Monday, November 26, 2012

Book Review: Aftertaste by Namita Devidayal

On the jacket:

Diwali 1984. Mummyji, the matriarch of a prosperous mithai business family, lies comatose in a Bombay hospital. Manipulative, determined, and seemingly invincible, Mummyji has held together her family through bribes of money, endless food, and adoration.

Surrounding her are her four children: the weak and ineffectual Rajan Papa who is desperately in need of cash; Sunny, the dynamic head of the business with an ugly marriage and a demanding mistress; Suman, the spoilt beauty of the family who is determined to get her hands on Mummyji’s best jewels; and Saroj, Suman’s unlucky sister, who has always lived in her shadow. Each one of them wants Mummyji to die.

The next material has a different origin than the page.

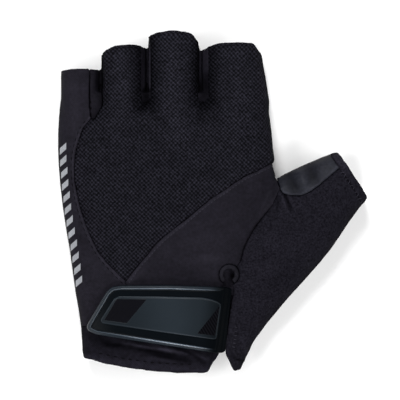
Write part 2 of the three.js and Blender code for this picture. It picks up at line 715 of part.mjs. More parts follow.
const strapInlay = sheet(floorTop + STRAP_GAP, plateTop - STRAP_PLATE_DROP).intersect(prism(inlayOutline));

// Tape round the head of the slit, open at the bottom where the slit begins.
function bindingRing() {
  const radius = KEYHOLE_RADIUS + BINDING_WIDTH / 2;
  const open = BINDING_OPENING / 2;
  const sections = Array.from({ length: BINDING_STEPS + 1 }, (_, i) => {
    const angle = THREE.MathUtils.degToRad(-90 + open + ((360 - 2 * open) * i) / BINDING_STEPS);
    const out = new THREE.Vector3(Math.cos(angle), Math.sin(angle), 0);
    const middle = new THREE.Vector3(slitHead.x, slitHead.y, 0).addScaledVector(out, radius);
    middle.z = backHeight(middle.x, middle.y) - BACK_WALL / 2;
    return Array.from({ length: BINDING_SIDES }, (_, j) => {
      const turn = (-2 * Math.PI * j) / BINDING_SIDES;
      const point = middle.clone().addScaledVector(out, (Math.cos(turn) * BINDING_WIDTH) / 2);
      point.z += (Math.sin(turn) * BINDING_HEIGHT) / 2;
      return point;
    });
  });
  return loft(sections);
}

// Each piece with its colour and finish.
const PIECES = [
  { name: "back_mesh_panel", made: pieceAt(panels, 0.5, 0.75), colour: 0x1f1e25, roughness: 0.9 },
  { name: "outer_side_panel", made: pieceAt(panels, 0.05, 0.95), colour: 0x26252d, roughness: 0.7 },
  { name: "wrist_back_panel", made: pieceAt(panels, 0.65, 0.42), colour: 0x25242b, roughness: 0.7 },
  { name: "thumb_back_panel", made: pieceAt(panels, 1.05, 0.45), colour: 0x1c1b22, roughness: 0.95 },
  { name: "thumb_gusset", made: pieceAt(panels, 1.15, 0.7), colour: 0x2b2b32, roughness: 0.6 },
  { name: "cuff", made: pieceAt(panels, 0.45, 0.06), colour: 0x17171e, roughness: 0.9 },
  ...STRIPS.map(({ name }, n) => ({
    name,
    made: pieceAt(panels, slitAcross(n) / HAND_WIDTH, 1.02),
    colour: 0x232229,
    roughness: 0.75,
  })),
  { name: "thumb_hem", made: thumbHem, colour: 0x1a1920, roughness: 0.9 },
  { name: "palm_panel", made: palm, colour: 0x1b1a20, roughness: 0.95 },
  { name: "keyhole_binding", made: bindingRing(), colour: 0x24232a, roughness: 0.7 },
  { name: "strap_web", made: strapWeb, colour: 0x15151b, roughness: 0.9 },
  { name: "strap_tab", made: strapTab, colour: 0x14151c, roughness: 0.5 },
  { name: "strap_plate", made: strapPlate, colour: 0x2b3239, roughness: 0.4 },
  { name: "strap_inlay", made: strapInlay, colour: 0x16151d, roughness: 0.5 },
];

const group = new THREE.Group();
group.name = "cycling_glove";
for (const { name, made, colour, roughness } of PIECES) {
  const material = new THREE.MeshStandardMaterial({ color: colour, roughness, metalness: 0 });
  const mesh = new THREE.Mesh(geometryOf(made), material);
  mesh.name = name;
  group.add(mesh);
}

// The middle of the glove's box lies over the origin and its sole on the floor.
const box = new THREE.Box3().setFromObject(group);
const middle = box.getCenter(new THREE.Vector3());
group.position.set(-middle.x, -middle.y, -box.min.z);
export default group;
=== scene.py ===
"""Short-finger cycling glove for the left hand, lying on its palm: cloth, stitches, strap and light."""

import logging
import math
from collections.abc import Callable
from dataclasses import dataclass, replace
from enum import Enum

import bmesh
import bpy
import numpy as np
from mathutils import Matrix, Vector
from mathutils.bvhtree import BVHTree
from mathutils.kdtree import KDTree


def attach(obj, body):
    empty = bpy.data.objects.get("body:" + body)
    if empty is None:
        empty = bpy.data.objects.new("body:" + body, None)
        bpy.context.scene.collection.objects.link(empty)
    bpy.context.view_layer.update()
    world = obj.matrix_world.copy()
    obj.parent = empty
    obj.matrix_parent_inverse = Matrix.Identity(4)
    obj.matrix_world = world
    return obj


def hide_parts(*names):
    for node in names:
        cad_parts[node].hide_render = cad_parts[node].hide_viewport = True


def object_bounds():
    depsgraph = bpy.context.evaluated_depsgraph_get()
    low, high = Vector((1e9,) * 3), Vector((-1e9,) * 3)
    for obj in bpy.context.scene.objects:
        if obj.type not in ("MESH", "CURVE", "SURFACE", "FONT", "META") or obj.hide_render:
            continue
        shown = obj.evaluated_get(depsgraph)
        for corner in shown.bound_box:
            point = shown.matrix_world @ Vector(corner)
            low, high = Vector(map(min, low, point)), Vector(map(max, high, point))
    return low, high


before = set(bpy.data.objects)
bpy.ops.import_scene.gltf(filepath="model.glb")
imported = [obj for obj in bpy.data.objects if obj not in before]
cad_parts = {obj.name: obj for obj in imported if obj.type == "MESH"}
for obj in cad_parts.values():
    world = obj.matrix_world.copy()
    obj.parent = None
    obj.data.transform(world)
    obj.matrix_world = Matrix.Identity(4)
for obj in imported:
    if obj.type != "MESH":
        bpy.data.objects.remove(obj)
CAD_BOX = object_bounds()

LOG = logging.getLogger("glove")
MM = 0.001
# Corners of the CAD nodes that lie closer than this are one corner.
SAME_PLACE = 0.002 * MM
# Length of no account, in metres, that keeps a division from failing.
TINY = 1e-9
SEED = 7
Array = np.ndarray
HeightRule = Callable[[Array], Array]
Piece = bpy.types.Object
Mesh = bpy.types.Mesh
Tree = bpy.types.NodeTree
Socket = bpy.types.NodeSocket

# Step and reach of the search for the edge of a piece of cloth.
EDGE_STEP = 0.1 * MM
EDGE_REACH = 30 * MM

# Turns a sphere's poles from Z to X.
ACROSS = Matrix.Rotation(math.pi / 2, 3, "Y")

# The photo's frame, in its own pixels, and how large a pixel is on the glove.
PHOTO_SIDE = 400
PHOTO_PIXEL = 0.46 * MM
PHOTO_MIDDLE = (212.86, 201.5)


def plan(px: float, py: float) -> Array:
    """x and y in metres of the place on the table that a pixel of the photo shows."""
    return np.array([px - PHOTO_MIDDLE[0], PHOTO_MIDDLE[1] - py]) * PHOTO_PIXEL


def photo_line(*places: tuple[float, float]) -> Array:
    """Plan points of some places in the photo's pixels, one row for each."""
    return np.array([plan(*place) for place in places])


def linear(colour: str) -> tuple[float, float, float, float]:
    """Linear colour from an sRGB hex value.

    Args:
        colour: six hex digits.

    Returns:
        Red, green, blue and alpha for a shader's socket.
    """
    shares = [int(colour[i : i + 2], 16) / 255 for i in (0, 2, 4)]
    bent = [c / 12.92 if c <= 0.04045 else ((c + 0.055) / 1.055) ** 2.4 for c in shares]
    return (*bent, 1.0)


def add_node(
    tree: Tree,
    kind: str,
    settings: dict[str, object] | None = None,
    links: dict[str | int, Socket] | None = None,
) -> bpy.types.Node:
    """Adds a shader node with its settings and what feeds it.

    Args:
        tree: the material's tree.
        kind: the node's type without its ShaderNode prefix.
        settings: values by attribute name, or by input name or number.
        links: source sockets by input name or number.

    Returns:
        The new node.
    """
    node = tree.nodes.new("ShaderNode" + kind)
    for key, value in (settings or {}).items():
        if isinstance(key, str) and hasattr(node, key):
            setattr(node, key, value)
        else:
            node.inputs[key].default_value = value
    for key, socket in (links or {}).items():
        tree.links.new(socket, node.inputs[key])
    return node


def worked_out(
    tree: Tree, operation: str, *terms: Socket | float
) -> Socket:
    """Adds a sum, a product or the like.

    Args:
        tree: the material's tree.
        operation: what the maths node does.
        terms: a source socket or a number for each input.

    Returns:
        The result's socket.
    """
    node = add_node(tree, "Math", {"operation": operation})
    for number, term in enumerate(terms):
        if isinstance(term, Socket):
            tree.links.new(term, node.inputs[number])
        else:
            node.inputs[number].default_value = term
    return node.outputs[0]


def mapped(
    tree: Tree,
    value: Socket,
    low: float,
    high: float,
    settings: dict[str, object] | None = None,
) -> Socket:
    """Stretches the range from low to high to 0 to 1, or to what the settings say."""
    ranged = {"From Min": low, "From Max": high, **(settings or {})}
    return add_node(tree, "MapRange", ranged, {"Value": value}).outputs["Result"]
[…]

Aftertaste tells the story of one business family and its bitter dynamics: of resentful bahus, emasculated sons, controlling mothers-in-law, and rapacious siblings. For at the heart of family lies money, not love. Full of rare period details and insights into the world of Baniya families, Aftertaste is worldly, astute, and utterly riveting.


Aftertaste is a story about the Todarmal family, a quintessential baniya family settled in Punjab since a few generations, and hence adapted the culture in their living and lifestyle. Initially, reading about Todarmals and then their charcaters being referred to as Mummyji and Daddyji, typically used in Punjabi households, was a bit odd. This aspect take time sinking in.

I had read The Music Room and was so impressed that I picked up, Aftertaste. Frankly, I was disappointed. A saga of a business joint-family where the mother holds the reigns, the children are dissatisfied and constantly vying for more.

Daddyji is already dead when this story begins, and Mummyji  is fighting for her life, in a hospital bed. The four children have their own troubles and situations in their lives. Only Mummyji has complete control over the money, but all four children need/want it. With Mummyji fighting for life, all four of her children and their families are secretly wishing/hoping for her death.

There is absolutely nothing new in the plot, and after a masterpiece like The Music Room, this was a tad disappointing. It's just the plot that was disappointing, the style of writing was enjoyable.

My rating: ***/5

ISBN         : 9788184001877
Pub Date : 15 Sep 2011
Binding : Paperback
Price         : 199
Imprint : Random House India
Subject : General & Literary Fiction
Extent : 320

[This review is for Random House IndiaThe opinions are strictly my own and not been written under any obligation.]